After another long day hiking out of Piedras Blancas, we had to make a decision: camp out in a small village nearby or stick to the barely-traveled dirt road, hoping for a ride. Forty-five minutes into the latter, hitchhiking thumbs sore, we saw a pickup truck tumbling towards us. The ride we got to Santa Rosa was unforgettable. Dirty, tired, and soaked in my own sweat I put my backpack down amongst a tiny yappy dog, a sizable pile of ____ poop, and a weathered Costa Rican man wearing the preferred footwear of all of Central America: the cheap rubber boot.
With rails around the back to support standing, we all bounced along the road, up and up and up until the whole world it seemed was below us. Huge sweeping valleys on either side. Rolling green hills down below. Pink and yellow and blue and orange speckles of sun in the clouds that we drove through. Rejoice! Sweet salvation! It was a beauty pageant of nature and I got to be the judge. Had my camera not crapped out three days before, I certainly would have taken photos to share.
A day later, I found myself at the beach at Manuel Antonio. Four days of surfing, reading, and meeting more people from Vancouver, Washington than logic should dictate.
Incapable of being restless for more than 10 minutes, I explored the area and stumbled upon this old decrepit lookout tower on the hill above our base. Naturally, I decided to ignore every impulse that told me to not climb it for obvious safety reasons. Had that happened, I wouldn’t have gotten up close and personal with a huge vulture on top nor would I have witnessed such incredible views of the surrounding bay. Minus one point for being unsafe, plus two for being unsafe.

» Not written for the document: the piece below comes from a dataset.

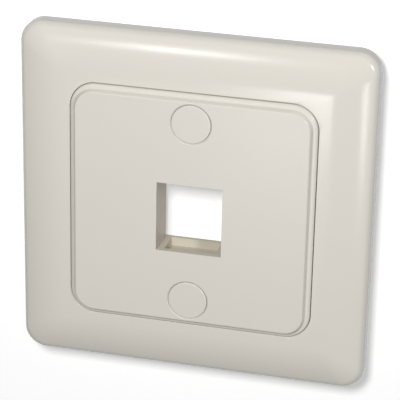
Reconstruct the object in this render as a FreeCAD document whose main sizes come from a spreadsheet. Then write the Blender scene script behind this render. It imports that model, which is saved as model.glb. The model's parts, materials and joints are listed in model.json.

New Year’s Eve was wonderful. The last time I was in Manuel Antonio, I met this really great Argentinian couple living there as raft guides. They asked if I would like to go to their place for NYE celebrations and dinner. Sabrina and Lucas from Bariloche made Tacos Argentinos, their own version of Mexican tacos. Imagine tacos but instead of the usual hard or soft shell, you get what are basically crepes. They introduced me to some of their other guide friends, Canadians with some GREAT stories, and together we celebrated 2011 in each of our own prospective home time zones. Fireworks from their balcony. New food. Great people. Loads of language-related jokes. I get the sense that it was somehow very indicative of what to expect in the year to come.